Can the data below be echoed back word for word?

--- Start ---

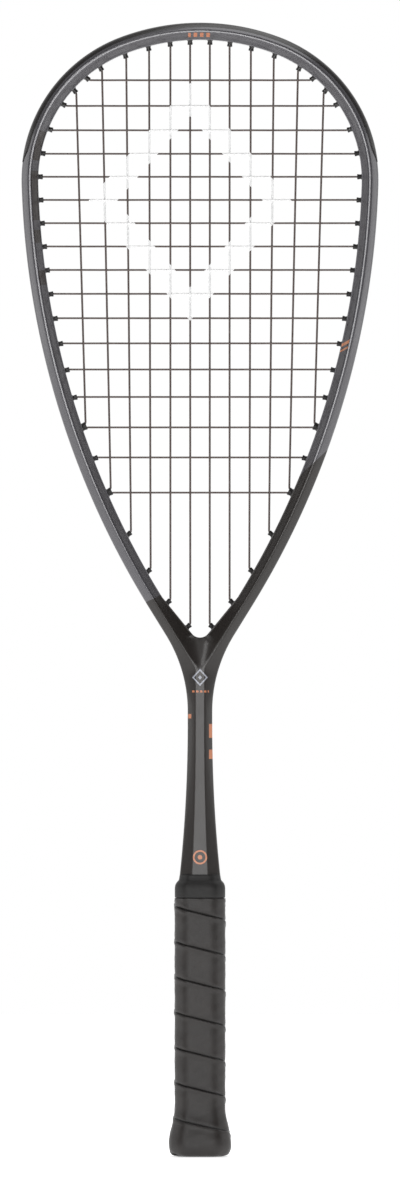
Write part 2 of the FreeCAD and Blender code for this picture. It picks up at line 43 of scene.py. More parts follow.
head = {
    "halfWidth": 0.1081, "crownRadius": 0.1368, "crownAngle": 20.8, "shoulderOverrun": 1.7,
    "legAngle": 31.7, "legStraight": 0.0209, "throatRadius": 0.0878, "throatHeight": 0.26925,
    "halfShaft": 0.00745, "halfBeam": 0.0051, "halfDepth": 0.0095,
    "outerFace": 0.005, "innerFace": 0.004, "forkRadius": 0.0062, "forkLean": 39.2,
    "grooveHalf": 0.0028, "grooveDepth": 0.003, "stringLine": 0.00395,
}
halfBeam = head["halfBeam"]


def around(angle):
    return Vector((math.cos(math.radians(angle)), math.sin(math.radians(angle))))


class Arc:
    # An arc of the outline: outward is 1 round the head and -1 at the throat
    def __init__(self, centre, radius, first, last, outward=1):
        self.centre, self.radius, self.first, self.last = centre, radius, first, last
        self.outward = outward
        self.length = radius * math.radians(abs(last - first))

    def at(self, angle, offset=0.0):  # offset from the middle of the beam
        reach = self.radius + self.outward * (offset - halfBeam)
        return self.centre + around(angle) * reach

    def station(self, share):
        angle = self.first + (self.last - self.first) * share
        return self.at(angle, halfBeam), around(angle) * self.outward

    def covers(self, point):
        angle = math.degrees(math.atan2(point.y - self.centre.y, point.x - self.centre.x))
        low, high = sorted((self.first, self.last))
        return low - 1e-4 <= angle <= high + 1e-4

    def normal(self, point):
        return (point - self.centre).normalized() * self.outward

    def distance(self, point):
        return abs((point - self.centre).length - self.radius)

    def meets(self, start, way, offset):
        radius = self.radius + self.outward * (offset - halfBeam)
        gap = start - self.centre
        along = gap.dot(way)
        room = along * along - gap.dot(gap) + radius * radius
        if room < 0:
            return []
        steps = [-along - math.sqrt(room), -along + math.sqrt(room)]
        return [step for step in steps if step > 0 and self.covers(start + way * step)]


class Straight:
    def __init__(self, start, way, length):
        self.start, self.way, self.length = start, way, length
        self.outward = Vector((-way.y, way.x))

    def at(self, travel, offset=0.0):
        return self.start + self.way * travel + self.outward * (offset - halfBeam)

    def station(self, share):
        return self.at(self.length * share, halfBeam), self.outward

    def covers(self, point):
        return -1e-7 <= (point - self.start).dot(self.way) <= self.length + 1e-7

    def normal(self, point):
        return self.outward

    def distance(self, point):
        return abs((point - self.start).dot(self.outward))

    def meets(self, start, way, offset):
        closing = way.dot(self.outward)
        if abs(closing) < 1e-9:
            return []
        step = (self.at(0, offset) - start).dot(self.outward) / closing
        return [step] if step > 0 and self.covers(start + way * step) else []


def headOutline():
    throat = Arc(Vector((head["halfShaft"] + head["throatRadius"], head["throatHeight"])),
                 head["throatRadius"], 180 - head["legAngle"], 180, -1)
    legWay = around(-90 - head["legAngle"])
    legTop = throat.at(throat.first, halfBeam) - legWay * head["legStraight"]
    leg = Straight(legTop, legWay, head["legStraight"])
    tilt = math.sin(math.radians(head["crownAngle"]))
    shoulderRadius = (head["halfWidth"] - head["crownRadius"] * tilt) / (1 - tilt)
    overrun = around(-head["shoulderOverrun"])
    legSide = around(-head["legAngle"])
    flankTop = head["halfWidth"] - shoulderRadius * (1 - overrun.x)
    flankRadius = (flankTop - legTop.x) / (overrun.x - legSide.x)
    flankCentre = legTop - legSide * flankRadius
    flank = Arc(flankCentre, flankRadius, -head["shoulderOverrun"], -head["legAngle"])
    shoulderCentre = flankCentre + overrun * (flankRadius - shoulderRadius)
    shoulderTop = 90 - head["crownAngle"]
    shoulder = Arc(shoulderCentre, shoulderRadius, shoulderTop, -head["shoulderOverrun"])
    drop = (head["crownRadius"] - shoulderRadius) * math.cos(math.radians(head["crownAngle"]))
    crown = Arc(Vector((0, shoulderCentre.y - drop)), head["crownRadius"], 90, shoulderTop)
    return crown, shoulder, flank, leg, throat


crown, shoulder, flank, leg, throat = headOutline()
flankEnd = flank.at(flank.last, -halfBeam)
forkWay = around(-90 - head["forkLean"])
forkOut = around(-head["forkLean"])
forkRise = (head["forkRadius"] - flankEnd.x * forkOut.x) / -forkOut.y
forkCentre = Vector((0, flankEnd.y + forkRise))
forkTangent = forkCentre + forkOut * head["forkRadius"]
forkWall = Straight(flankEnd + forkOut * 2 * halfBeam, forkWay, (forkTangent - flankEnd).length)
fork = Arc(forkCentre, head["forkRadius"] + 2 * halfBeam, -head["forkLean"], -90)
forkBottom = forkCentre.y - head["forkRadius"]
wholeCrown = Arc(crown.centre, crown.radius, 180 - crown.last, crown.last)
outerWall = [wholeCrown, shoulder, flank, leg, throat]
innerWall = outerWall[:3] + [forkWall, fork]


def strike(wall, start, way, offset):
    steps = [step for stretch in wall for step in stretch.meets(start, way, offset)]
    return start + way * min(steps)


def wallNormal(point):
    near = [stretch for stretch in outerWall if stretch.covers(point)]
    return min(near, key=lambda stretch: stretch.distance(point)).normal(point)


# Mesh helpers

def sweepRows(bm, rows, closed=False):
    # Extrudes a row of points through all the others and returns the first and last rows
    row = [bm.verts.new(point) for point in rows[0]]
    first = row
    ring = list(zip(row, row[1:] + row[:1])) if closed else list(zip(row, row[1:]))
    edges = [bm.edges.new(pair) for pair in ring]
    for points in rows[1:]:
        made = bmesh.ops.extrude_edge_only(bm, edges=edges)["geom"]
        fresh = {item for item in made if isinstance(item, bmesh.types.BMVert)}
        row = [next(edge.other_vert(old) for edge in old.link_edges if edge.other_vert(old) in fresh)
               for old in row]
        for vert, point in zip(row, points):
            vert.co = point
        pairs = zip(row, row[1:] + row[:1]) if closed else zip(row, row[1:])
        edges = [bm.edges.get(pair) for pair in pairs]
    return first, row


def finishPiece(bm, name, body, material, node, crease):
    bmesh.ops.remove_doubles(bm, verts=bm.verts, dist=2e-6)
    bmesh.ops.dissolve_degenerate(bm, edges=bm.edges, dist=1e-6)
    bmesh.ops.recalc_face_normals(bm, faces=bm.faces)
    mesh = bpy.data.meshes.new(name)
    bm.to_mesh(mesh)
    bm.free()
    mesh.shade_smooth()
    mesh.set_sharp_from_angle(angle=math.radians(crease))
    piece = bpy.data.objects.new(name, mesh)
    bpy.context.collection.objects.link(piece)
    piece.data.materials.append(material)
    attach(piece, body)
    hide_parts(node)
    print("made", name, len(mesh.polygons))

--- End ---

» **Solution to this problem**:
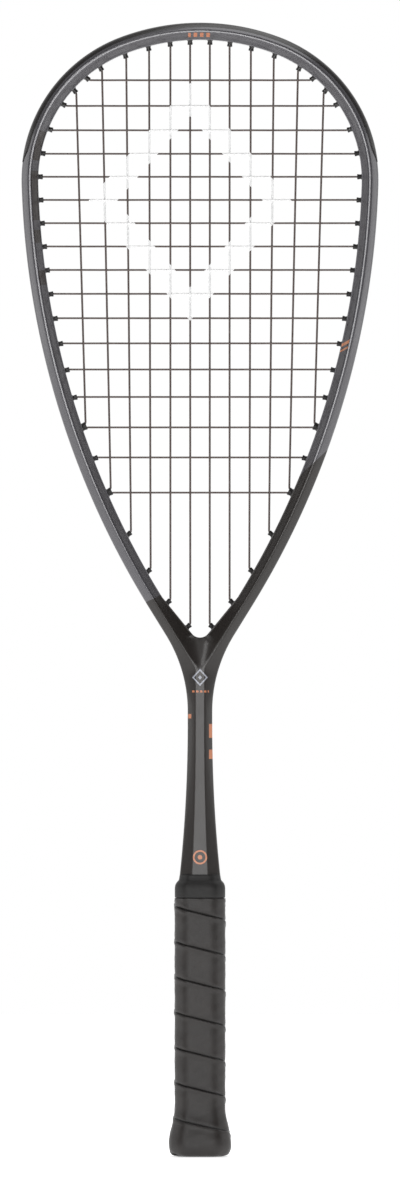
Write part 2 of the FreeCAD and Blender code for this picture. It picks up at line 43 of scene.py. More parts follow.
head = {
    "halfWidth": 0.1081, "crownRadius": 0.1368, "crownAngle": 20.8, "shoulderOverrun": 1.7,
    "legAngle": 31.7, "legStraight": 0.0209, "throatRadius": 0.0878, "throatHeight": 0.26925,
    "halfShaft": 0.00745, "halfBeam": 0.0051, "halfDepth": 0.0095,
    "outerFace": 0.005, "innerFace": 0.004, "forkRadius": 0.0062, "forkLean": 39.2,
    "grooveHalf": 0.0028, "grooveDepth": 0.003, "stringLine": 0.00395,
}
halfBeam = head["halfBeam"]


def around(angle):
    return Vector((math.cos(math.radians(angle)), math.sin(math.radians(angle))))


class Arc:
    # An arc of the outline: outward is 1 round the head and -1 at the throat
    def __init__(self, centre, radius, first, last, outward=1):
        self.centre, self.radius, self.first, self.last = centre, radius, first, last
        self.outward = outward
        self.length = radius * math.radians(abs(last - first))

    def at(self, angle, offset=0.0):  # offset from the middle of the beam
        reach = self.radius + self.outward * (offset - halfBeam)
        return self.centre + around(angle) * reach

    def station(self, share):
        angle = self.first + (self.last - self.first) * share
        return self.at(angle, halfBeam), around(angle) * self.outward

    def covers(self, point):
        angle = math.degrees(math.atan2(point.y - self.centre.y, point.x - self.centre.x))
        low, high = sorted((self.first, self.last))
        return low - 1e-4 <= angle <= high + 1e-4

    def normal(self, point):
        return (point - self.centre).normalized() * self.outward

    def distance(self, point):
        return abs((point - self.centre).length - self.radius)

    def meets(self, start, way, offset):
        radius = self.radius + self.outward * (offset - halfBeam)
        gap = start - self.centre
        along = gap.dot(way)
        room = along * along - gap.dot(gap) + radius * radius
        if room < 0:
            return []
        steps = [-along - math.sqrt(room), -along + math.sqrt(room)]
        return [step for step in steps if step > 0 and self.covers(start + way * step)]


class Straight:
    def __init__(self, start, way, length):
        self.start, self.way, self.length = start, way, length
        self.outward = Vector((-way.y, way.x))

    def at(self, travel, offset=0.0):
        return self.start + self.way * travel + self.outward * (offset - halfBeam)

    def station(self, share):
        return self.at(self.length * share, halfBeam), self.outward

    def covers(self, point):
        return -1e-7 <= (point - self.start).dot(self.way) <= self.length + 1e-7

    def normal(self, point):
        return self.outward

    def distance(self, point):
        return abs((point - self.start).dot(self.outward))

    def meets(self, start, way, offset):
        closing = way.dot(self.outward)
        if abs(closing) < 1e-9:
            return []
        step = (self.at(0, offset) - start).dot(self.outward) / closing
        return [step] if step > 0 and self.covers(start + way * step) else []


def headOutline():
    throat = Arc(Vector((head["halfShaft"] + head["throatRadius"], head["throatHeight"])),
                 head["throatRadius"], 180 - head["legAngle"], 180, -1)
    legWay = around(-90 - head["legAngle"])
    legTop = throat.at(throat.first, halfBeam) - legWay * head["legStraight"]
    leg = Straight(legTop, legWay, head["legStraight"])
    tilt = math.sin(math.radians(head["crownAngle"]))
    shoulderRadius = (head["halfWidth"] - head["crownRadius"] * tilt) / (1 - tilt)
    overrun = around(-head["shoulderOverrun"])
    legSide = around(-head["legAngle"])
    flankTop = head["halfWidth"] - shoulderRadius * (1 - overrun.x)
    flankRadius = (flankTop - legTop.x) / (overrun.x - legSide.x)
    flankCentre = legTop - legSide * flankRadius
    flank = Arc(flankCentre, flankRadius, -head["shoulderOverrun"], -head["legAngle"])
    shoulderCentre = flankCentre + overrun * (flankRadius - shoulderRadius)
    shoulderTop = 90 - head["crownAngle"]
    shoulder = Arc(shoulderCentre, shoulderRadius, shoulderTop, -head["shoulderOverrun"])
    drop = (head["crownRadius"] - shoulderRadius) * math.cos(math.radians(head["crownAngle"]))
    crown = Arc(Vector((0, shoulderCentre.y - drop)), head["crownRadius"], 90, shoulderTop)
    return crown, shoulder, flank, leg, throat


crown, shoulder, flank, leg, throat = headOutline()
flankEnd = flank.at(flank.last, -halfBeam)
forkWay = around(-90 - head["forkLean"])
forkOut = around(-head["forkLean"])
forkRise = (head["forkRadius"] - flankEnd.x * forkOut.x) / -forkOut.y
forkCentre = Vector((0, flankEnd.y + forkRise))
forkTangent = forkCentre + forkOut * head["forkRadius"]
forkWall = Straight(flankEnd + forkOut * 2 * halfBeam, forkWay, (forkTangent - flankEnd).length)
fork = Arc(forkCentre, head["forkRadius"] + 2 * halfBeam, -head["forkLean"], -90)
forkBottom = forkCentre.y - head["forkRadius"]
wholeCrown = Arc(crown.centre, crown.radius, 180 - crown.last, crown.last)
outerWall = [wholeCrown, shoulder, flank, leg, throat]
innerWall = outerWall[:3] + [forkWall, fork]


def strike(wall, start, way, offset):
    steps = [step for stretch in wall for step in stretch.meets(start, way, offset)]
    return start + way * min(steps)


def wallNormal(point):
    near = [stretch for stretch in outerWall if stretch.covers(point)]
    return min(near, key=lambda stretch: stretch.distance(point)).normal(point)


# Mesh helpers

def sweepRows(bm, rows, closed=False):
    # Extrudes a row of points through all the others and returns the first and last rows
    row = [bm.verts.new(point) for point in rows[0]]
    first = row
    ring = list(zip(row, row[1:] + row[:1])) if closed else list(zip(row, row[1:]))
    edges = [bm.edges.new(pair) for pair in ring]
    for points in rows[1:]:
        made = bmesh.ops.extrude_edge_only(bm, edges=edges)["geom"]
        fresh = {item for item in made if isinstance(item, bmesh.types.BMVert)}
        row = [next(edge.other_vert(old) for edge in old.link_edges if edge.other_vert(old) in fresh)
               for old in row]
        for vert, point in zip(row, points):
            vert.co = point
        pairs = zip(row, row[1:] + row[:1]) if closed else zip(row, row[1:])
        edges = [bm.edges.get(pair) for pair in pairs]
    return first, row


def finishPiece(bm, name, body, material, node, crease):
    bmesh.ops.remove_doubles(bm, verts=bm.verts, dist=2e-6)
    bmesh.ops.dissolve_degenerate(bm, edges=bm.edges, dist=1e-6)
    bmesh.ops.recalc_face_normals(bm, faces=bm.faces)
    mesh = bpy.data.meshes.new(name)
    bm.to_mesh(mesh)
    bm.free()
    mesh.shade_smooth()
    mesh.set_sharp_from_angle(angle=math.radians(crease))
    piece = bpy.data.objects.new(name, mesh)
    bpy.context.collection.objects.link(piece)
    piece.data.materials.append(material)
    attach(piece, body)
    hide_parts(node)
    print("made", name, len(mesh.polygons))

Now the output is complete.